Modelling of codling moth damage as a function of adult monitoring, crop protection and other orchard characteristics
Résumé
The codling moth, the major insect pest in apple and pear orchards, is responsible for most insecticide treatments in European and North American orchards. Despite the intensive insecticide pressure, the codling moth remains a concern for fruit growers and can have a locally dramatic impact on production. To reduce pesticide use, there is a need to better determine the factors that affect the level of damage in orchards. The number of damaged fruits at the end of the codling moth's first flight in pomefruit commercial orchards quantifies the severity of the attack. However, this variable sums the unobserved damages that occurred throughout this period, depending on a damage risk process that is likely driven by time-dependent and observable covariates. Moreover, as in most ecological/epidemiological studies, the data sets are incomplete and heterogeneous. The statistical challenge here is to build a sensible stochastic model to handle grouped and various data sets that are both right-and left-censored.

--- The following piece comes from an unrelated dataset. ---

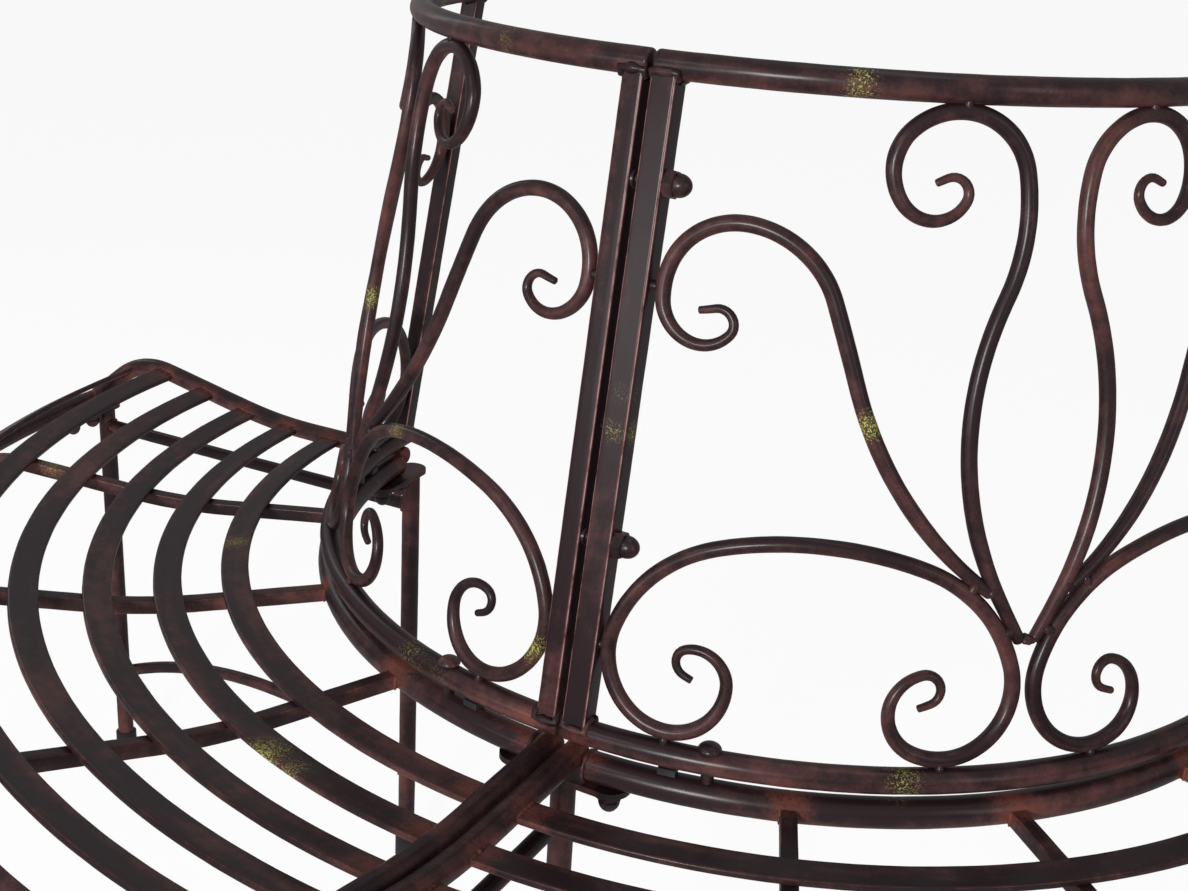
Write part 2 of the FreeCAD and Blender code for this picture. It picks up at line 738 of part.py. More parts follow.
def make_plates_and_studs():
    """Plates on the leg tops, and the studs and acorn nuts that hold the seat rails to them."""
    plates = []
    studs = []
    nuts = []
    downward = FreeCAD.Rotation(X_AXIS, 180)
    stud_height = size("plate_thickness") + GAP / 2
    seats = (("inner", size("inner_leg_radius"), PLATE_TOP),
             ("outer", size("outer_leg_radius"), RIM_UNDERSIDE))
    for place, azimuth in FRAMES.items():
        for name, radius, top in seats:
            bottom = top - size("plate_thickness")
            spot = station(azimuth, radius=radius, height=bottom)
            plates.append(feature("plate_%s_%s" % (name, place), plate_shape(place), spot))
            for number, offset in enumerate(stud_offsets(place)[0], start=1):
                tag = "%s_%s_%d" % (name, place, number)
                spot = station(azimuth, offset, radius, bottom)
                shank = prism(TUBE_SIDES, size("bolt_dia"), size("bolt_dia"), 0, stud_height)
                studs.append(feature("stud_" + tag, shank, spot))
                hung = FreeCAD.Placement(spot.Base, spot.Rotation.multiply(downward))
                nuts.append(feature("nut_" + tag, nut_shape(), hung))
    piece("leg_plates", group("plates", plates))
    piece("leg_studs", group("studs", studs))
    return nuts


# Fasteners


def nut_shape():
    """Hexagon nut closed by a tapered dome, seated on local Z = 0."""
    corner_dia = size("nut_width") / math.cos(math.pi / NUT_SIDES)
    top = size("nut_height")
    dome = size("nut_dome_dia")
    hexagon = prism(NUT_SIDES, corner_dia, corner_dia, 0, top)
    return hexagon.fuse(prism(TUBE_SIDES, dome, dome / 2, top, top + size("nut_dome_height")))


def bolt_shape(shank_length):
    """Low domed head seated on local Z = 0, with its shank below."""
    head = prism(TUBE_SIDES, size("bolt_head_dia"), size("bolt_head_dia") / 2, 0, size("bolt_head_height"))
    return head.fuse(prism(TUBE_SIDES, size("bolt_dia"), size("bolt_dia"), -shank_length, 0))


def make_post_bolts():
    """Two bolts that clamp the middle posts together, with acorn nuts on the right."""
    bolts = []
    nuts = []
    face = HALF_GAP + size("post_width") + GAP
    for number, word in enumerate(("post_bolt_low_height", "post_bolt_high_height"), start=1):
        rise = size(word)
        for members, label, shape, sense in ((nuts, "post_nut", nut_shape(), 1),
                                             (bolts, "post_bolt", bolt_shape(2 * face), -1)):
            spot = station(0, sense * face, back_radius(rise), RAIL_Z + rise)
            aim = spot.Rotation.multiply(FreeCAD.Rotation(X_AXIS, -90 * sense))
            members.append(feature("%s_%d" % (label, number), shape, FreeCAD.Placement(spot.Base, aim)))
    piece("post_bolts", group("post_bolt_pair", bolts))
    return nuts


def make_back_bolts():
    """Upright bolts that hold the backrest down on the seat rail, and the pads between the rails."""
    bolts = []
    pads = []
    rail_top = RAIL_Z + size("rail_dia") / 2
    play = GAP / 3
    pad_low = size("seat_rail_height") + size("seat_rail_dia") / 2 + play
    reach = HALF_SPAN - size("pad_angle")
    for side, azimuth in SEGMENTS.items():
        for number, at in enumerate(back_bolt_azimuths(azimuth), start=1):
            spot = station(at, radius=size("ring_radius"), height=rail_top + play)
            shape = bolt_shape(rail_top - size("seat_rail_height"))
            bolts.append(feature("back_bolt_%s_%d" % (side, number), shape, spot))
        for number, at in enumerate((azimuth - reach, azimuth + reach), start=1):
            pad = DOC.addObject("Part::Box", "pad_%s_%d" % (side, number))
            bind(pad, Length="Sizes.pad_width", Width="Sizes.pad_length",
                 Height="Sizes.seat_rail_gap - 2 * Sizes.weld_gap / 3")
            inner = size("ring_radius") - size("pad_width") / 2
            pad.Placement = station(at, -size("pad_length") / 2, inner, pad_low)
            pads.append(pad)
    piece("back_bolts", group("back_bolt_set", bolts))
    piece("rail_pads", group("pad_set", pads))


# Build and write the pieces


def check_document():
    """Stop on any object that failed and on any shape that isn't sound."""
    for thing in DOC.Objects:
        if "Invalid" in thing.State or "Error" in thing.State:
            raise RuntimeError("failed object: " + thing.Label)
    for node, thing in PIECES.items():
        shape = thing.Shape
        if shape.isNull() or not shape.isValid() or not shape.Solids:
            raise RuntimeError("unsound shape: " + node)


def write_parts():
    os.makedirs("parts", exist_ok=True)
    for node, thing in PIECES.items():
        thing.Shape.exportStep("parts/%s.step" % node)


def main():
    make_back_rails()
    make_posts()
    make_scrolls()
    make_seat()
    make_leg_frames()
    make_foot_caps()
    nuts = make_plates_and_studs() + make_post_bolts()
    piece("acorn_nuts", group("nuts", nuts))
    make_back_bolts()
    DOC.recompute()
    check_document()
    write_parts()
    print("nodes:", len(PIECES))


main()
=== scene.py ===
import math

import bmesh
import bpy
import numpy as np
from mathutils import Matrix, Vector, noise


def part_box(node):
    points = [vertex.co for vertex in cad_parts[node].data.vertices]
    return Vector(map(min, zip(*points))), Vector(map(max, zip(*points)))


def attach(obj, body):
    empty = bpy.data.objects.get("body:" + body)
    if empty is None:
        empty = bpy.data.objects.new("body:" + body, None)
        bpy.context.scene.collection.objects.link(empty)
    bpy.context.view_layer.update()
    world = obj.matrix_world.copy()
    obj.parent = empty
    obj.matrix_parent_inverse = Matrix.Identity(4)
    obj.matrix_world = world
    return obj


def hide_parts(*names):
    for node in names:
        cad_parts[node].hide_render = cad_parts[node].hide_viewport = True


bl_info = {
    "name": "Tree bench",
    "version": (1, 0, 0),
    "blender": (4, 5, 0),
    "location": "3D View > Sidebar > Tree bench",
    "description": "Dresses a half-round metal tree bench with its finishes, welds and fasteners",
    "category": "Add Mesh",
}

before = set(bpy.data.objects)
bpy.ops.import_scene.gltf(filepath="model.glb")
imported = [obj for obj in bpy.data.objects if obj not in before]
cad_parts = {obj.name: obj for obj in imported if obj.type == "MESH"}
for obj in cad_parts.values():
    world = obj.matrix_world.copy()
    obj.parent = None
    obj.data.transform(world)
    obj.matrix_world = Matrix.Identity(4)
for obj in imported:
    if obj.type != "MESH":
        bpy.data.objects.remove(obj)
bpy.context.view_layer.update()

BODY = "root"
PAINT_SLOT = "bronze_paint"
FASTENER_SLOT = "fastener_paint"
PLASTIC_SLOT = "black_plastic"
UP = Vector((0, 0, 1))
MM = 0.001
SHARP_ANGLE = math.radians(40)


# Sizes in metres, most of them read from the frame; round stock is given by its radius


def centre_of(node):
    """Middle of a node's box."""
    low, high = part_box(node)
    return (low + high) / 2


def thickness_of(node, axis=2):
    """Length of a node's box along an axis."""
    low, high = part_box(node)
    return high[axis] - low[axis]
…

In this paper, we model the temporal damage risk by combining survival methods with generalised linear mixed models to account for a time varying regression analysis. The results indicate that adult trapping provides useful information on the local level of fruit damages. Unexpectedly, the number of insecticide treatments did not appear to be a significant covariate for fruit damage modelling. The significance of the random component of the model indicates that a substantial portion of the variation in fruit damage remains, demanding further investigation concerning other relevant agronomic and environmental covariates.